News Net est conditionné par son audimat, condamné à toujours aller plus loin, quitte à ne pas interrompre ses programmes même quand un homme meurt en direct. Le Président privilégie les effets d’annonce, le paraître et fait ses déclarations en fonction de ce qui pourrait lui assurer une réélection dans le futur. « Les Américains votent pour le mode de cuisson, pas pour la viande. » déclare au Président son conseiller en communication. Ce personnage est capital dans la politique américaine comme dans le film de Joe Dante, où il est incarné par James Coburn. Il est l’intermédiaire entre le monde des médias et celui de la politique. Son pouvoir est immense. « Avec l’image, on peut donner l’impression de faire de grandes choses sans nécessairement les faire réellement. » affirme-t-il.
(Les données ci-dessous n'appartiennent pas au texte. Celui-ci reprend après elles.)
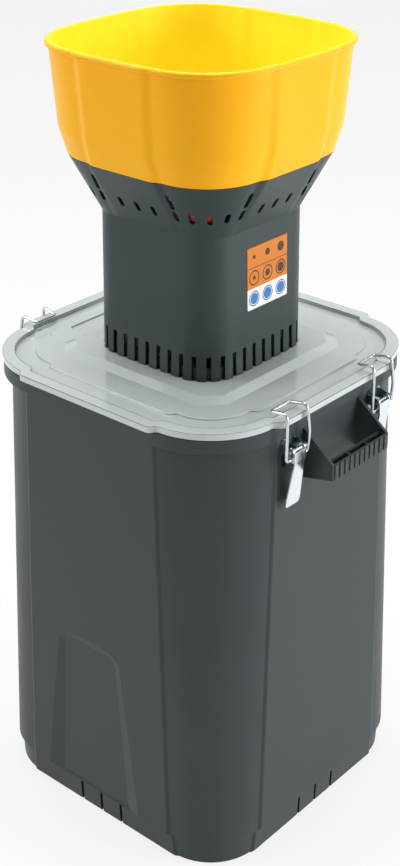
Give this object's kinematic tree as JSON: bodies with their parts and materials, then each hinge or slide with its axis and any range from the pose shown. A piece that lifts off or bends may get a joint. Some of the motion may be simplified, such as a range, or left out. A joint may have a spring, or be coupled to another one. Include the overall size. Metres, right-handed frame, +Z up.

Il est curieux de constater que les principaux conseils qu’il donnent au Président - homme plutôt falot, « avec une gueule tout juste bonne à faire de la pub pour des yaourts » - ont davantage à voir avec la parole qu’avec l’image. La référence aux Présidents du passé par la citation est constante, elle compense le manque de personnalité du Président actuel.

Objectif Cinéma (c) D.R.

J’ai déjà évoqué le rôle de la parole un peu plus haut, lors d’une scène présentant un décalage involontaire avec l’image. Les discours brefs du Président sont truffés de citations historiques apocryphes, concoctées par les chauffeurs de la Présidence. « Nous devons tenir et nous pourrons prévaloir si le mince fil de vérité est de demeurer tous tissés dans l’étoffe fragile de la civilisation. » Cette phrase incroyable attribuée à Eisenhower permet paradoxalement au Président d’exister à l’image. Son discours télévisé, même vain, est aussitôt repris (le Président a parlé). Les médias reprennent alors la phrase sans pour autant souligner sa bêtise. Elle n’était que prétexte à une réaction du Président. Car rien n’est pire qu’un Président muet dans une crise politique... Mieux vaut un Président pérorant à tort et à travers, on ne gardera de lui que l’image de son passage télévisé. De la même façon, les terroristes choisissent comme lieu de forfait la statue de la liberté, pas uniquement pour le symbole qu’elle représente, mais aussi avec l’arrière-pensée de créer une image télévisuelle forte qui impressionnera affectivement et fera le tour du monde.